American Symphony Orchestra can next be heard in a program featuring Hector Berlioz's arrangement of Carl Maria von Weber's Der Freischütz—sung in French with recitatives composed by Berlioz—on April 16 at Carnegie Hall

Forging an American Musical Identity

Friday, January 30, 2026, at Carnegie Hall, Stern Auditorium / Perelman Stage

Pre-concert Talk at 7 PM

Concert at 8 PM

American Symphony Orchestra

Leon Botstein, Music Director

Anna Thompson, soprano

J'Nai Bridges, mezzo-soprano

Freddie Ballentine, tenor

Alan Williams, bass

Bard Festival Chorale

James Bagwell, Music Director of the Bard Festival Chorale

Dudley Buck: Festival Overture (on the American National Air, “The Star-Spangled Banner”)

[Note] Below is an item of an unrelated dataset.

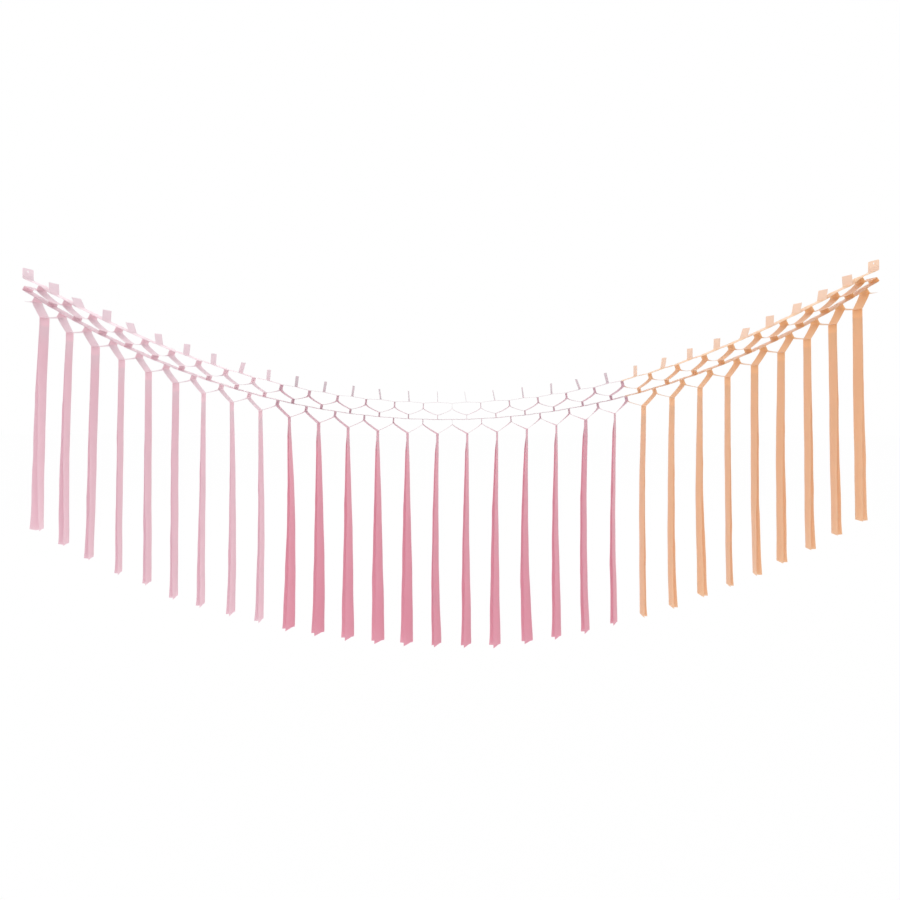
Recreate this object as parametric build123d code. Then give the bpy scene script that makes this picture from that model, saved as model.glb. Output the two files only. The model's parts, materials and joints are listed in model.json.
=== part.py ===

Harry T. Burleigh: “Go down, Moses,” “Behold that Star!,” “Swing low, sweet chariot”

Richard Wagner: Großer Festmarsch (American Centennial March)

George Bristow: Symphony No. 5, “Niagara”

The program begins with two works of celebration: American composer Dudley Buck's Festival Overture, a seven-minute piece for full orchestra, was written in 1879 to celebrate Independence Day and is based on the melody of “The Star-Spangled Banner,” which the composer called the “American National Air.” He was for many years organist, choirmaster, and assistant conductor of the Theodore Thomas Orchestra in New York. The premiere of Richard Wagner's American Centennial March was specially commissioned from the famed German opera composer for the Declaration of Independence's centennial celebration in 1876 in Philadelphia. President and Mrs. Ulysses S. Grant were in attendance, although Wagner was not. Also featured on the program are three spirituals arranged and orchestrated by innovative composer Harry T. Burleigh: “Go down, Moses,” “Behold that Star,” and “Swing low, sweet chariot.” America's first prominent Black composer, Burleigh's legacy is honored here for his important influence and major contributions to American concert music and the history of American art song. The concert's centerpiece is George Bristow's massive “Niagara Symphony” in its first performance since the work's 1898 world premiere, performed by the Manuscript Society at Carnegie Hall. The choral symphony was inspired by poet Charles Walker Lord's verses on Niagara Falls.